Am ehesten dürften die Whistleblower der Einladung folgen und ihre Kritik am Spähapparat der USA erneuern. Die früheren NSA-Mitarbeiter Thomas Drake und J. Kirk Wiebe haben bereits vor dem EU-Parlament ausgesagt. Auch der Ex-NSA-Angestellte William Binney gibt Interviews und tritt öffentlich auf Hackerkonferenzen auf, um vor seinem ehemaligen Arbeitgeber zu warnen. Der ehemalige CIA-Angestellte Thomas Andrew Blake fordert öffentlich eine Abschaffung der NSA.
Auch der frühere NSA-Chef Hayden und sein Amtsnachfolger Alexander geben Interviews. Doch das muss nicht heißen, dass sie sich auch von deutschen Parlamentariern ausfragen lassen. Amerika entschuldigt sich nicht für seinen Geheimdienst und dessen technische Fähigkeiten, schon aus Prinzip nicht - das hat Präsident Barack Obama deutlich gemacht.
"Wir sind in dieser Frage abhängig von den USA", räumt CDU-Obmann Roderich Kiesewetter ein.
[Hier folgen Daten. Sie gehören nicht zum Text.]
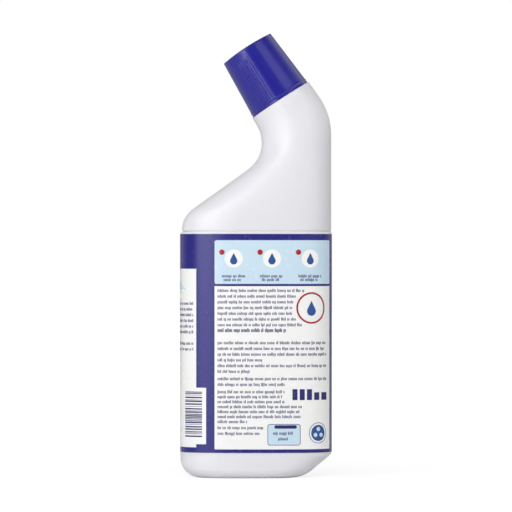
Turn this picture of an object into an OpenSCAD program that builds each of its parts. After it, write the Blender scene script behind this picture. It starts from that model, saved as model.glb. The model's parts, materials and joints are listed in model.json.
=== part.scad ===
// Bent-neck toilet cleaner bottle, empty, with its screw cap on, in millimetres.
// The bottle is a blow-moulded shell with an oval body and a neck that leans over to -X, so that it can be
// aimed up under a rim. +Z is up, the origin is the middle of the footprint, and the side with the small
// print faces -Y.

/* [Body] */
// Width of the body, from the neck's side to the back
body_w = 90.6; // [86:0.2:100]
// Depth of the body, from the small print to the front panel
body_d = 56; // [50:0.5:64]
// How square the body's section is: 2 is an ellipse, higher is boxier
body_power = 3.2; // [2.4:0.1:4]
// Thickness of the bottle's wall
wall = 1.1; // [0.8:0.05:1.6]

/* [Base] */
// Radius of the corner at the foot of the front edge, below the spout
toe_r = 11.5; // [8:0.5:15]
// Radius of the heel along the two broad faces
heel_r = 6; // [5:0.5:14]
// Steepness of the slanted cut at the foot of the back edge
chamfer_angle = 39.7; // [34:0.1:46]
// Height of the slanted cut on the back edge
chamfer_h = 13.9; // [12:0.1:14.3]
// Rounding where the back edge meets the slanted cut
chamfer_top_r = 3.5; // [2:0.5:3.5]
// Rounding where the slanted cut meets the base
chamfer_foot_r = 19; // [8:1:24]
// How far the middle of the base is pushed up
push_up = 1.6; // [0.5:0.1:4]
// Width of the flat rim that the bottle stands on
foot_rim = 4; // [2:0.5:7]

/* [Shoulder and neck] */
// Distance of the neck's ledge behind the middle of the body
neck_x = 14.7; // [10:0.1:18]
// Height of the middle of the neck's ledge
neck_z = 225.8; // [215:0.1:240]
// Lean of the neck from upright
neck_tilt = 33; // [28:0.5:38]
// Radius of the ledge that the cap's skirt stands on
ledge_r = 20.1; // [19.9:0.1:21.5]
// Rounding of the ledge's outer edge
ledge_edge = 0.5; // [0.2:0.1:1]
// Straight length of the neck under the ledge, on the spout's side
neck_straight = 4; // [1.5:0.1:5]
// Upper radius of the hollow under the spout
throat_upper_r = 21; // [20:0.5:30]
// Lower radius of the hollow under the spout
throat_lower_r = 19; // [14:0.1:21]
// Radius that eases the shoulder's slope into the hollow
ease_r = 60; // [40:1:80]
// Angle turned by that easing
ease_turn = 5; // [2:0.5:8]
// Steepness of the shoulder's slope
slope_angle = 35.5; // [31:0.5:38]
// Radius of the shoulder
shoulder_r = 19; // [14:0.5:24]
// Lean of the neck's back where it meets the ledge
back_lean = 35; // [34:0.1:37]
// Radius of the long bend at the back of the neck
back_r = 41; // [35:0.1:44]

/* [Neck finish] */
// Outer radius of the spout's finish, without its thread
finish_r = 12.2; // [11.6:0.05:12.4]
// Bore radius of the finish
bore_r = 10.4; // [9.6:0.05:10.8]
// Height of the finish above the ledge
finish_h = 20; // [16:0.5:22]
// Height of the two locking lugs on the ledge
lug_h = 2.8; // [1.5:0.1:3.4]
// How far the lugs stand out from the finish
lug_reach = 4.2; // [3:0.1:4.4]
// Length of a lug around the neck
lug_sweep = 26; // [12:1:40]

/* [Spout insert] */
// Thickness of the insert's flange on the rim of the finish
flange_t = 1.2; // [0.8:0.1:2]
// Length of the insert's barrel inside the finish
barrel_len = 9; // [6:0.5:12]
// Gap between the spout's tip and the pad in the cap that closes it
tip_gap = 0.2; // [0.1:0.05:0.4]
// Radius of the spout at its foot
spout_foot_r = 7.6; // [6:0.1:8.5]
// Radius of the spout at its tip
spout_tip_r = 3.2; // [2.6:0.1:4]
// Radius of the pouring hole
orifice_r = 1.4; // [1:0.1:1.8]
// Wall of the insert
insert_wall = 1.1; // [0.8:0.05:1.4]

/* [Cap] */
// Radius of the band around the cap's mouth
cap_r = 19.5; // [19:0.1:19.8]
// Height of the band
band_h = 2.4; // [1.5:0.1:4]
// How far the band stands proud of the cap's side
band_step = 0.3; // [0.1:0.05:0.6]
// Radius of the cap at its top edge
cap_top_r = 16.7; // [16.2:0.1:18]
// Height of the cap at its edge
cap_h = 36.5; // [35:0.1:40]
// Rise of the domed top
dome_h = 1.1; // [0.2:0.1:2]
// Thickness of the cap's outer wall
cap_wall = 1.3; // [1:0.05:1.4]
// Thickness of the cap's top
cap_top_t = 1.7; // [1.2:0.1:2.5]
// Inner radius of the threaded skirt inside the cap
skirt_r = 13.4; // [13.2:0.05:13.5]
// Thickness of the threaded skirt
skirt_t = 1.2; // [0.9:0.05:1.3]
// Gap under the cap's mouth when it is screwed down
seat_gap = 0.3; // [0.2:0.05:0.6]
// Number of ribs in each squeeze patch
rib_n = 6; // [3:1:8]
// Angle from one rib to the next
rib_pitch = 4; // [3:0.5:5]
// Direction of the first squeeze patch around the cap, from the side with the small print
rib_turn = -20; // [-60:1:60]
// Width of a rib
rib_w = 0.6; // [0.4:0.05:0.9]
// How far a rib stands out
rib_out = 0.3; // [0.15:0.05:0.5]
// Distance of the ribs' upper ends below the top edge
rib_end = 2.4; // [1:0.1:8]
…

Bei Hayden und Alexander handele es sich um Exfunktionäre, denen die US-Regierung verbieten könne, offiziell auszusagen. "Wir bestehen darauf, dass sich die US-Regierung erklärt, ob man Hayden und Alexander schickt oder nicht", so Kiesewetter.
Sein SPD-Kollege Flisek scheint hoffnungsvoller: "Wir setzen darauf, dass Keith Alexander so eitel ist, dass er einer offiziellen Einladung eines Untersuchungsausschusses auch folgt", meinte er flapsig. Der Grüne von Notz betonte, er halte es für "absolut notwendig", dass die Ex-NSA-Chefs als Zeugen und nicht als Experten eingeladen würden.
Am Donnerstag tagt der Ausschuss das erste Mal öffentlich, mehrere Sachverständige geben ihre Einschätzung zur Spähaffäre ab. Die Umstände einer Vernehmung des prominentesten Zeugen, Edward Snowden, sind weiter ungelöst. Snowdens deutscher Anwalt Wolfgang Kaleck hält laut SPIEGEL-Informationen eine Vernehmung seines Mandanten in Russland, wo Snowden nur vorläufig Asyl hat, für ein "Risiko". Eine Befragung in Deutschland lehnt die Bundesregierung ab.